While you responded to all of the reviewers' comments, reviewer 1 is not satisfied with some of the responses, as shown in the comments. We encourage you to revise the manuscript addressing these comments and resubmit it. If any of these suggestions cannot be included in the revised manuscript, provide a justification in your rebuttal letter.

Reviewer 1 ·

Basic reporting

- Thanks for fixing the typos.
- About the background section: Authors didn't change the section. The high-level overview is just listing a large bunch of references without proper context. They should have been better positioned in the respective paragraphs with enough context to show how they are related, or removed to give space to the two main sub-problems to be reviewed in a better depth.
- About adding real examples: Authors didn't add any new examples. It is not clear if the already-given example is real or not, without any citation or source. Also, a small sample of examples to motivate the proposed solution can be selected/drawn from the datasets used in the experiments.
- About Fig.1: Authors made no change to the figure (only changed the description). It is not clear to me how the colors became indicate by mapping them to the vectors in the description; they are still not indicative/meaningful. For example, the representative vectors still have two different colors in the figure, for no obvious reason.

Experimental design

- About RQs: Thanks for adding the two RQs; however, in the Discussion Section, you just directly answered/repeated the RQs without linking them to the specific experiments that show the answer. There should be earlier links to the RQs within the analysis of the results.

Validity of the findings

- About significance tests: The SD values don't tell us in your work if the observed differences were observed by chance or not (i.e., if the differences/improvements are meaningful or not). There are no confidence scores or intervals mentioned in the paper. No proper citations or even working links were given to justify the choice of not applying significance tests. A means that can tell us that *differences in performance* are statistically meaningful is expected.

Reviewer 2 ·

Basic reporting

no further comments. The paper is clearly written and easy to follow. The issues mentioned by first-round reviewers are properly solved.

Experimental design

no further comments. The issues mentioned by first-round reviewers are properly solved.

Validity of the findings

the method is simple and effective for the few shot setting also has novelty to the task. The results of BERT-large get lower results than BERT-base are interesting, and the analyses suggested by the other reviewer are very meaningful and I think it gets solved in a good shape. The conclusions are well stated and the results are reproducible given that the author ready to share the code.

Version 0.1 (original submission)

· Aug 9, 2022 · Academic Editor

Minor Revisions

The reviewers agree your article offers an interesting and valuable contribution.
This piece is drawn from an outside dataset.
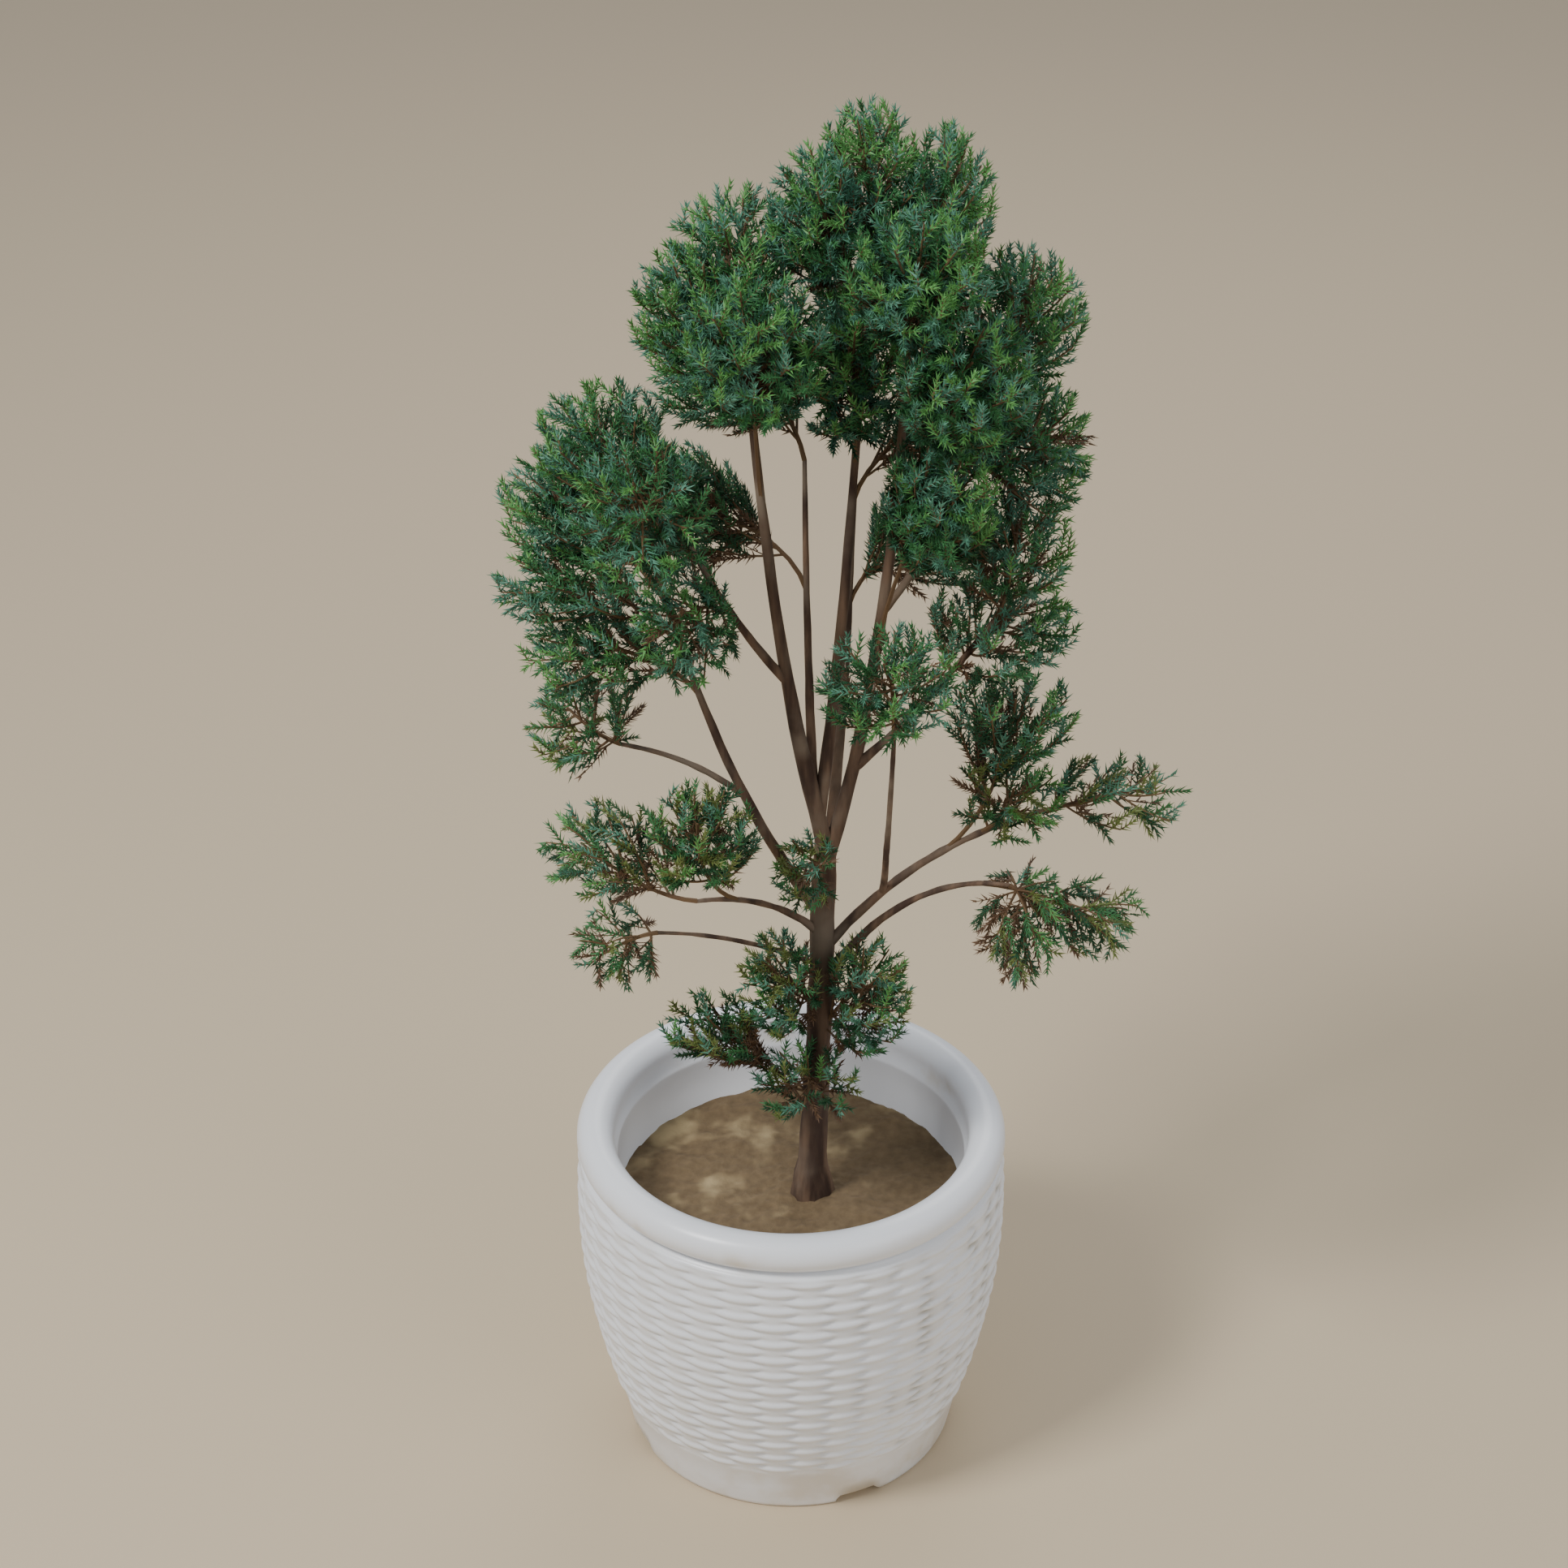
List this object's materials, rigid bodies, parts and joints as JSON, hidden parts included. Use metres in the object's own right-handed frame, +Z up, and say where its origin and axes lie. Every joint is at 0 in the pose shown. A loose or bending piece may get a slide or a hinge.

We look forward to receiving a revised version addressing the reviewers' comments.

Reviewer 1 ·

Basic reporting

** Points of Strength
- The tackled problem is important and interesting.
- The paper is well-written and well-organized.
- Figures are clear and relevant.
- The article is self-contained.

** Major Issues:
- While there are many references, there is not enough depth in citing/positioning many of them (check first paragraph in BACKGROUND section).
- I'd add at least one real example to motivate the problem, and another to motivate/show the proposed method.

** Minor Issues:
- There are few typos (line 9: consists in --> consists of, 23: consists in --> consists of, 265: direction --> direct, 295: allow --> allows), and few missing section references (lines 278, 294) though.
- I only have one issue with Fig. 1, as colors are not indicative (or at least explained).

Experimental design

** Points of Strength
- The paper presents original research within the scope of the journal.
- Conducted experiments on two different datasets.
- Compared performance with SOTA baselines.
- Used 10 random samples and 4 runs per experiment.
- Comprehensive experiments.
- Proposed method is simple and clearly described.

** Major Issues
- Research questions are not stated at all.
- No statistical significance tests were performed.

Validity of the findings

** Points of Strength
- Datasets used are publicly available.
- Conclusions are well stated and supported by the figures.

** Major Issues:
- Analysis of the results is shallow with no depth in some positions. It's mainly describing the results, not analyzing them. For example, there is no justification on why BERT-Base outperformed BERT-Large, why SD of FT is getting larger with more shots?
- The discussion section is mainly a repeated summary of the results. It should discuss impact of the results, failure analysis, etc.

** Minor Issues:
- The conclusion section gives very little direction on potential future work.

Reviewer 2 ·

Basic reporting

The paper is well written and easy to read.
It provides sufficient field background and context on fact verification and corresponding few-shot setting.
The article structure, figures, and data can support the paper's hypotheses.

Experimental design

The experiments for few-shot effectiveness on FEVER and SCIFACT are designed well and the baselines are selected and compared properly.
The method is simple but effective for fact-checking tasks under limited labeled resources, so the research question is meaningful.
The major part of the method is described sufficiently.
one thing not very clear to me is how the sentence representations are obtained from e.g. BERT model. Is it taking the 768 dimension vectors from the CLS token as sentence representation or averaging pooling the token representations from the last layer output? In the paper, the author stated they use the sentence-transformers toolkit, but it would be better to clearly describe how the sentence representation generated from BERT/ Roberta

Validity of the findings

The findings have good validity given that the authors agreed to release the code to reproduce the results.